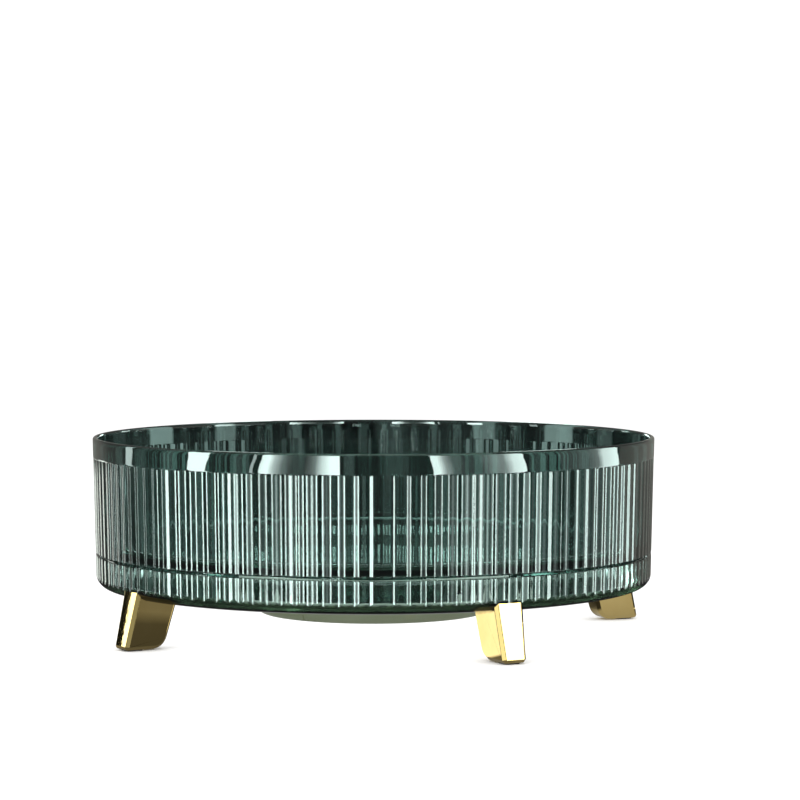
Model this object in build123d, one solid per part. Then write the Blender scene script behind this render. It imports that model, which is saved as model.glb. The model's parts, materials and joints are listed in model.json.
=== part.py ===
from build123d import *
import math
import os

os.makedirs("parts", exist_ok=True)

# Rotating makeup organizer: a round open tray that turns on a fixed base pan with four splayed legs.
# Millimetres, +Z up. The origin is on the axis of rotation, at the surface the feet stand on.

# ---------------------------------------------------------------- driving dimensions
RIM_R = 150.0          # outer radius of the plain band at the rim
HEIGHT = 105.0         # overall height
DRAFT = 1.25           # wall draft, degrees, narrowing downwards
BAND_H = 10.5          # height of the plain band under the rim
BAND_PROUD = 0.1       # plain surfaces stand this far outside the rib crests
WALL = 2.8             # wall thickness at the plain band
N_RIBS = 128           # ribs round the wall
RIB_DEPTH = 0.5        # crest to valley

GAP_LOW, GAP_HIGH = 42.6, 43.8     # the parting gap between base pan and tray
PAN_BOTTOM = 25.4
ROUND = 7.0                        # round between the pan's wall and its underside, where the ribs run out
PAN_FLOOR = 2.6
TRAY_UNDER, TRAY_FLOOR = 45.0, 47.6  # underside and top of the tray's floor
LIP_R0, LIP_R1, LIP_Z = 142.4, 144.6, 41.4  # ring under the tray that screens the gap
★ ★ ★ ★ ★
*WHAT TO PRODUCE*
Using the data above, reproduce every line exactly.

*TASK ANSWER*
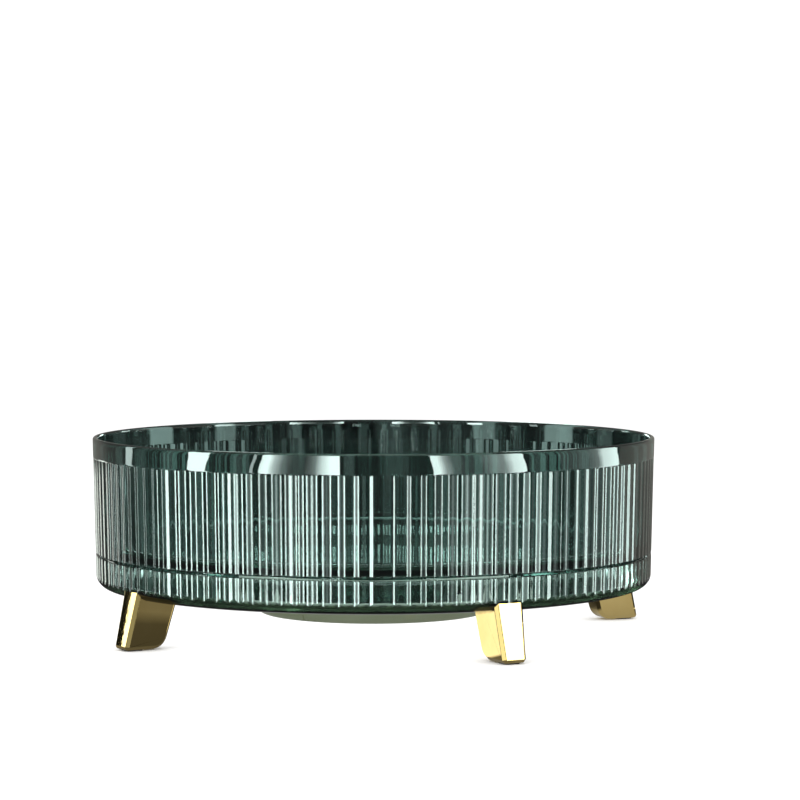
Model this object in build123d, one solid per part. Then write the Blender scene script behind this render. It imports that model, which is saved as model.glb. The model's parts, materials and joints are listed in model.json.
=== part.py ===
from build123d import *
import math
import os

os.makedirs("parts", exist_ok=True)

# Rotating makeup organizer: a round open tray that turns on a fixed base pan with four splayed legs.
# Millimetres, +Z up. The origin is on the axis of rotation, at the surface the feet stand on.

# ---------------------------------------------------------------- driving dimensions
RIM_R = 150.0          # outer radius of the plain band at the rim
HEIGHT = 105.0         # overall height
DRAFT = 1.25           # wall draft, degrees, narrowing downwards
BAND_H = 10.5          # height of the plain band under the rim
BAND_PROUD = 0.1       # plain surfaces stand this far outside the rib crests
WALL = 2.8             # wall thickness at the plain band
N_RIBS = 128           # ribs round the wall
RIB_DEPTH = 0.5        # crest to valley

GAP_LOW, GAP_HIGH = 42.6, 43.8     # the parting gap between base pan and tray
PAN_BOTTOM = 25.4
ROUND = 7.0                        # round between the pan's wall and its underside, where the ribs run out
PAN_FLOOR = 2.6
TRAY_UNDER, TRAY_FLOOR = 45.0, 47.6  # underside and top of the tray's floor
LIP_R0, LIP_R1, LIP_Z = 142.4, 144.6, 41.4  # ring under the tray that screens the gap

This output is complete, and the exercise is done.